Jesse Ramsden FRS FRSE (6 October 1735 – 5 November 1800) was a British mathematician, astronomical and scientific instrument maker. His reputation was built on the engraving and design of dividing engines which allowed high accuracy measurements of angles and lengths in instruments. He produced instruments for astronomy that were especially well-known for maritime use where they were needed for the measurement of latitudes and for his surveying instruments which were widely used for cartography and land survey both across the British Empire and outside. An achromatic eyepiece that he invented for telescopes and microscopes continues to be known as the Ramsden eyepiece.

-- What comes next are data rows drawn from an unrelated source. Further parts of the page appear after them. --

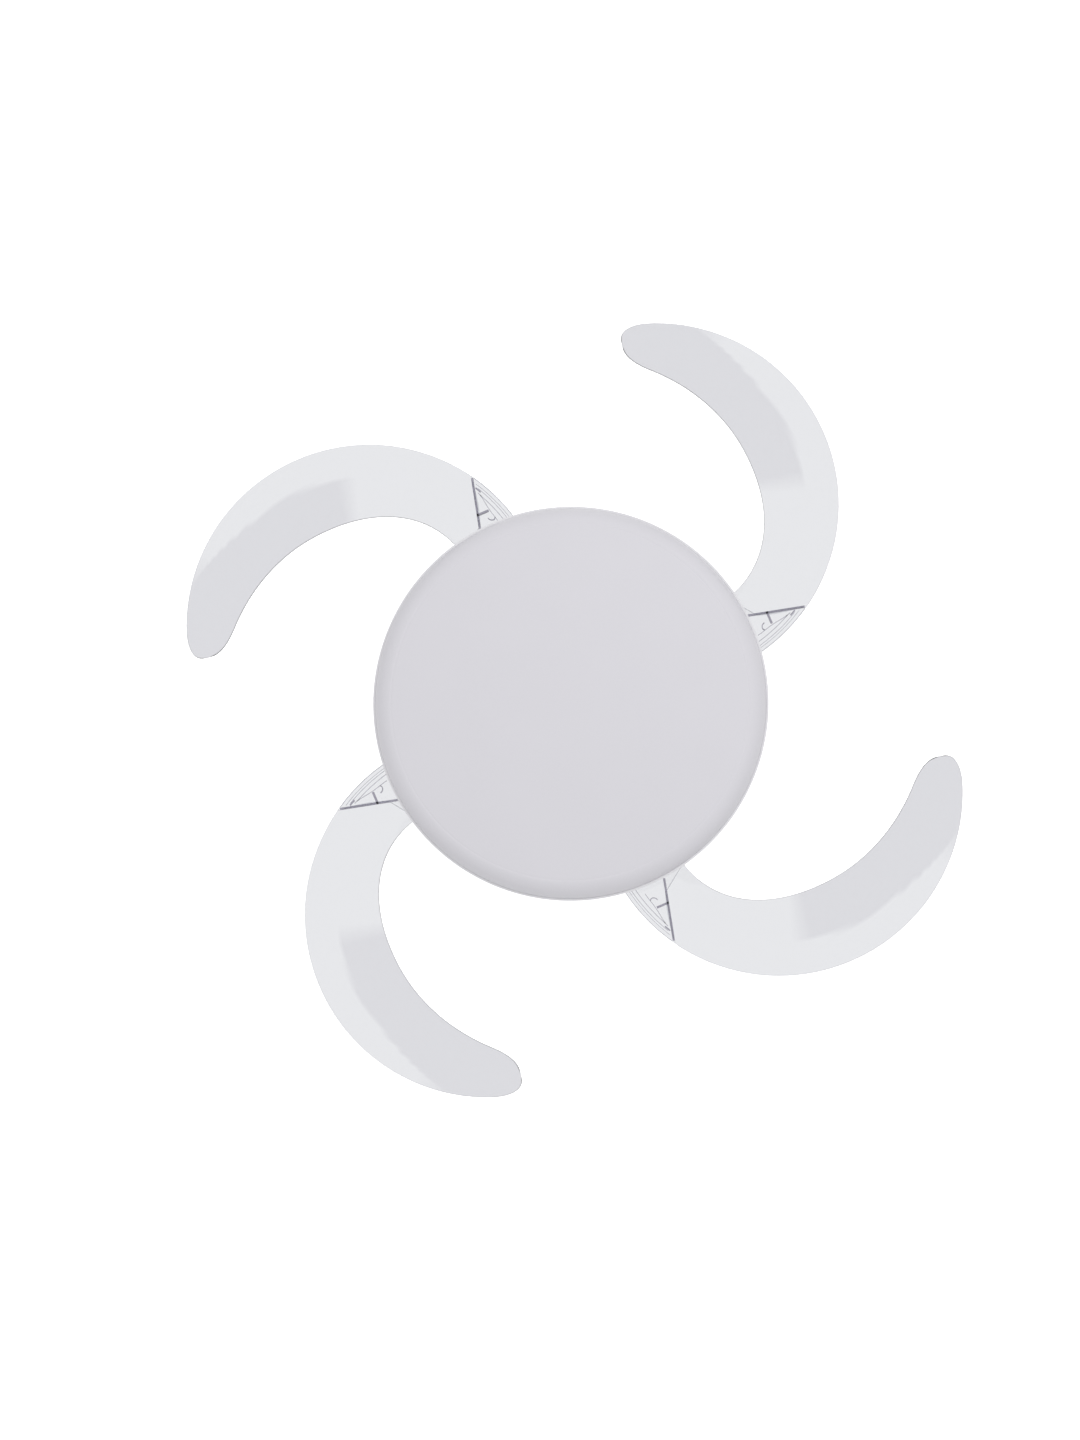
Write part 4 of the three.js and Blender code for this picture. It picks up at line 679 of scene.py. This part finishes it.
def add(tree, kind, *terms, **values):
    """Adds a node. Named values go to its properties, or else to its inputs of that name, and terms
    go to its inputs in order. Each is a plain value, or another node's output, which is linked."""
    node = tree.nodes.new(kind)
    for key, value in (*values.items(), *enumerate(terms)):
        if isinstance(key, str) and hasattr(node, key):
            setattr(node, key, value)
            continue
        socket = node.inputs[key.replace("_", " ") if isinstance(key, str) else key]
        if isinstance(value, bpy.types.NodeSocket):
            tree.links.new(value, socket)
        else:
            socket.default_value = value
    return node


def out(tree, kind, *terms, socket=0, **values):
    """Adds a node, and gives one of its outputs."""
    return add(tree, kind, *terms, **values).outputs[socket]


def placed(tree, group, **values):
    """Puts a group into a material with its own values."""
    return add(tree, "ShaderNodeGroup", node_tree=group, **values)


def rgb(values):
    """A colour with its fourth number."""
    return (*values, 1.0)


def shader_group(name, **inputs):
    """A group with named sockets, built once. The function below it makes the nodes from the
    coordinates and the given inputs, and returns the outputs by name."""

    def with_nodes(fill):
        def build():
            if name in bpy.data.node_groups:
                return bpy.data.node_groups[name]
            group = bpy.data.node_groups.new(name, "ShaderNodeTree")
            for key, value in inputs.items():
                kind = "NodeSocketFloat" if isinstance(value, float) else "NodeSocketColor"
                label = key.replace("_", " ")
                socket = group.interface.new_socket(name=label, in_out="INPUT", socket_type=kind)
                socket.default_value = value
            given = add(group, "NodeGroupInput").outputs
            found = fill(group, add(group, "ShaderNodeTexCoord").outputs, given)
            for label in found:
                kind = "NodeSocketColor" if label == "Color" else "NodeSocketFloat"
                group.interface.new_socket(name=label, in_out="OUTPUT", socket_type=kind)
            add(group, "NodeGroupOutput", **found)
            return group

        return build

    return with_nodes


def noise(group, where, scale, detail):
    """The factor of a noise on the given coordinates."""
    return out(group, "ShaderNodeTexNoise", Vector=where, Scale=scale, Detail=detail)


def times(group, a, b):
    """The product of two values."""
    return out(group, "ShaderNodeMath", a, b, operation="MULTIPLY")


def either(tree, a, b):
    """The larger of two values."""
    return out(tree, "ShaderNodeMath", a, b, operation="MAXIMUM")


def spread(group, value, low_end, high_end, bottom=0.0, top=1.0):
    """A value between two ends, taken to the range from bottom to top."""
    return out(
        group, "ShaderNodeMapRange", Value=value, From_Min=low_end, From_Max=high_end, To_Min=bottom,
        To_Max=top,
    )


def blended(tree, share, a, b):
    """A colour between two colours."""
    return out(tree, "ShaderNodeMix", data_type="RGBA", Factor=share, A=a, B=b, socket="Result")


@shader_group(
    "Soft mottle", Tone=rgb((0.8, 0.8, 0.8)), Other_tone=rgb((0.7, 0.7, 0.7)), Patch_scale=12.0,
    Speckle_scale=400.0,
)
def soft_mottle(group, place, given):
    """Colour that drifts between two tones in soft patches, with a finer speckle inside them."""
    patches = noise(group, place["Object"], given["Patch scale"], 3.0)
    speckle = noise(group, place["Object"], given["Speckle scale"], 2.0)
    share = spread(group, times(group, patches, speckle), 0.12, 0.38)
    return {"Color": blended(group, share, given["Tone"], given["Other tone"])}


@shader_group("Moulded skin", Grain_scale=900.0, Wave_scale=40.0, Smoothest=0.3, Roughest=0.4)
def moulded_skin(group, place, given):
    """A moulded or painted skin: a fine uneven height, and a roughness that drifts with it."""
    grain = noise(group, place["Object"], given["Grain scale"], 2.0)
    wave = noise(group, place["Object"], given["Wave scale"], 1.0)
    return {
        "Height": out(group, "ShaderNodeMath", grain, 0.35, wave, operation="MULTIPLY_ADD"),
        "Roughness": spread(group, wave, 0.3, 0.7, given["Smoothest"], given["Roughest"]),
    }


@shader_group("Turning marks", Rings=1500.0, Smoothest=0.25, Roughest=0.45)
def turning_marks(group, place, given):
    """Marks of turning: rings by the distance from the fan's axis, broken up by noise."""
    flat = out(group, "ShaderNodeVectorMath", place["Object"], (1, 1, 0), operation="MULTIPLY")
    far = out(group, "ShaderNodeVectorMath", flat, operation="LENGTH", socket="Value")
    smudge = noise(group, place["Object"], 25.0, 2.0)
    return {
        "Height": out(
            group, "ShaderNodeTexNoise", noise_dimensions="1D", W=far, Scale=given["Rings"], Detail=3.0
        ),
        "Roughness": spread(group, smudge, 0.3, 0.7, given["Smoothest"], given["Roughest"]),
    }


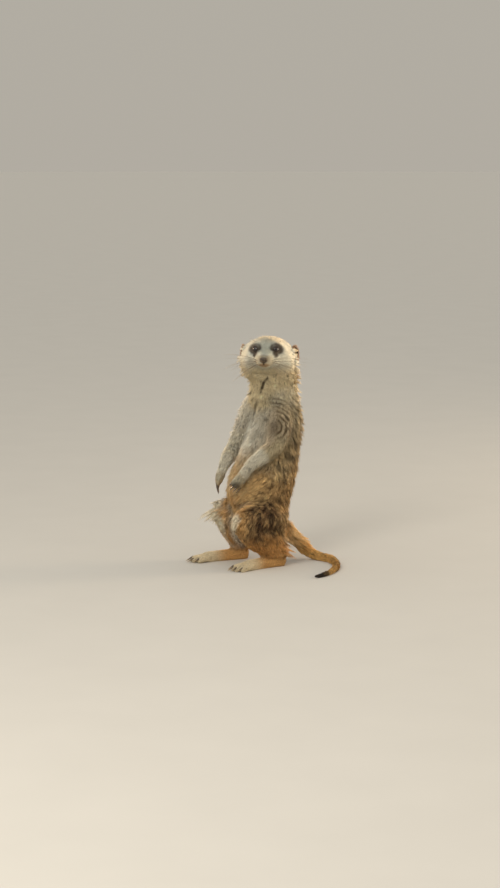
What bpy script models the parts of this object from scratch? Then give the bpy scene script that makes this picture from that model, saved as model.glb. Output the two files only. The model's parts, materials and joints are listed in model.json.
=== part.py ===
"""A life-size meerkat that sits upright on its hind feet, as solids for each part of its body.

Axes: +X is the animal's left, -Y the way its chest faces, +Z up, and the floor is Z = 0. The numbers below
are millimetres and MM turns them into metres. The forms give the outside of the coat. The flesh is blended
into one body, and that body is parted into named solids with cuts GAP wide.
"""

import math

import bmesh
import bpy
from mathutils import Matrix, Vector

MM = 0.001
SIDES = ("left", "right")
GAP = 0.3  # the clear width of every cut
CORE_VOXEL = 1.5  # grain of the first blend, of the large forms
FINE_VOXEL = 1.0  # grain of the second blend, which adds the digits
CORE_SMOOTHING = 9
FINE_SMOOTHING = 3
FLESH_TRIANGLES = 2640
FACE_DETAIL = 1.07  # how much finer the head and the hands are kept than the rest
TERRITORY_TRIANGLES = 170
RING_POINTS = 28

# ---- the driving sizes -----------------------------------------------------------------------------------
# Trunk and neck, from the rump up: height, sideways lean, set-back, half width, half depth.
TRUNK_RINGS = (
    (13, 0, 6, 12, 10),
    (20, 0, 4, 22, 19),
    (34, 0, 2, 27, 26),
    (50, 0, 0, 29.5, 29.5),
    (66, 0, -2.5, 32, 34),
    (82, 0, -3.5, 33.5, 39),
    (97, 0, 0, 34, 40),
    (112, 0, 4.5, 32.5, 38.5),
    (129, 0, 10.5, 30.5, 35),
    (148, 0, 16, 29, 32),
    (165, 0, 18.5, 28, 30),
    (180, 0, 16.5, 27.5, 29.5),
    (193, 1, 14.6, 27, 28),
    (207, 4, 12.6, 26.3, 26.8),
    (221, 8.6, 8.9, 26.8, 26),
    (236, 11, 4.4, 22, 22),
)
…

Having attended the free school at Halifax from 1744 to 1747, he was sent at the age of twelve to his maternal uncle, Mr Craven, in the North Riding, and there studied mathematics under the Rev. Mr. Hall. After serving his apprenticeship as a cloth-worker in Halifax, he went to London where, in 1755, he became a clerk in a cloth warehouse. In 1758 he was apprenticed to a mathematical instrument maker and he proved so proficient that he was able to set up his own business only four years later. The quality and accuracy of his instruments established his reputation as the most able instrument maker in Europe for the next forty years until his death in 1800.
In 1765 Ramsden married Sarah Dollond, daughter of John Dollond, the famous maker of high quality lenses and optical instruments. Ramsden received a share in Dollond's patent achromatic lens as dowry. Little is known of their life together but Sarah did not accompany him when he moved his workshop (and home). In 1773, Ramsden moved to 199 Piccadilly but Sarah and her son lived at Haymarket at a home belonging to her father's family. At the time of her death on 29 August 1796 she lived at Hercules Buildings, off Westminster Road, Lambeth. She was buried at St Mary's, Lambeth, on 1 September 1796. In his later years he lived above the workshop with a number of his apprentices. The Ramsdens had two sons and two daughters with only one, John, living past infancy. John later became a commander in the East India Company's navy.
Ramsden's dividing engine allowed instruments to be made smaller while being just as accurate in measurements. The rights for a portable sextant designed by Ramsden and used for maritime navigation was obtained by the Board of Longitude in 1777 for £300. An additional £315 was paid to allow for its construction details to be used by other craftsmen. He also received charges for servicing of the instruments.
Ramsden was of a genial disposition, but at the same time he infuriated his clients with his tardiness in delivering their purchases, particularly of the larger commissions. The acrimony sometimes got out of hand. For example, Ramsden's three-year delay in providing William Roy with the theodolite for the Anglo-French Survey (1784–1790) provoked a public row within the portals of the Royal Society and in its Philosophical Transactions. In his favour it should be pointed out that many delays could be attributed to Ramsden's quest for perfection, continually refining his designs as the slightest shortcomings were revealed.
Ramsden was elected to the Royal Society in 1786 and to the Royal Society of Edinburgh in (probably) 1798. The Copley Medal of the Royal Society was bestowed upon him in 1795 for his 'various inventions and improvements in philosophical instruments.’
Ramsden's health began to fail and he travelled to Brighton on the south coast to try to benefit from its better climate, but died there on 5 November 1800. He was buried at St James's Church, Piccadilly on 13 November. His instrument-making business in London was taken over by his foreman, Matthew Berge until his death in 1819. The estate passed on to his son. Many of Ramsden's apprentices such as William Cary went on to establish their own instrument-making ventures. Others like Edward Troughton incorporated ideas from Ramsden into their own designs.
Ramsden created one of the first high-quality dividing engines. This led to his speciality in dividing circles, which began to supersede the quadrants in observatories towards the end of the 18th century. He published a Description of an Engine for dividing Mathematical Instruments in 1777.
He also invented electrostatic generators.
In about 1785, Ramsden provided General William Roy a new large theodolite which was used for the measurement of the latitude and longitude separations of London (Greenwich) and Paris and later for the Principal Triangulation of Great Britain. This work provided the basis for the subsequent Ordnance Survey of the counties of Britain.
Ramsden is also responsible for the achromatic eyepiece named after him. In its simplest form it consists of two plano convex lenses with the curved sides facing each other and separated by a gap of about 2/3 of their focal length. It had the additional advantage of allowing a greater distance (or eye relief) between the lens and the eye. It thus also allowed sunshades and prisms to be placed before it.
The exit pupil of an eyepiece was once called the Ramsden disc in his honour.
His most celebrated work was a 5-feet vertical circle, which was finished in 1789 and was used by Giuseppe Piazzi at the Palermo Astronomical Observatory in constructing his catalogue of stars and in the discovery of the dwarf planet Ceres on 1 January 1801.
He was the first to carry out in practice a method of reading off angles (first suggested in 1768 by the Duke of Chaulnes) by measuring the distance of the index from the nearest division line by means of a micrometer screw which moves one or two fine threads placed in the focus of a microscope.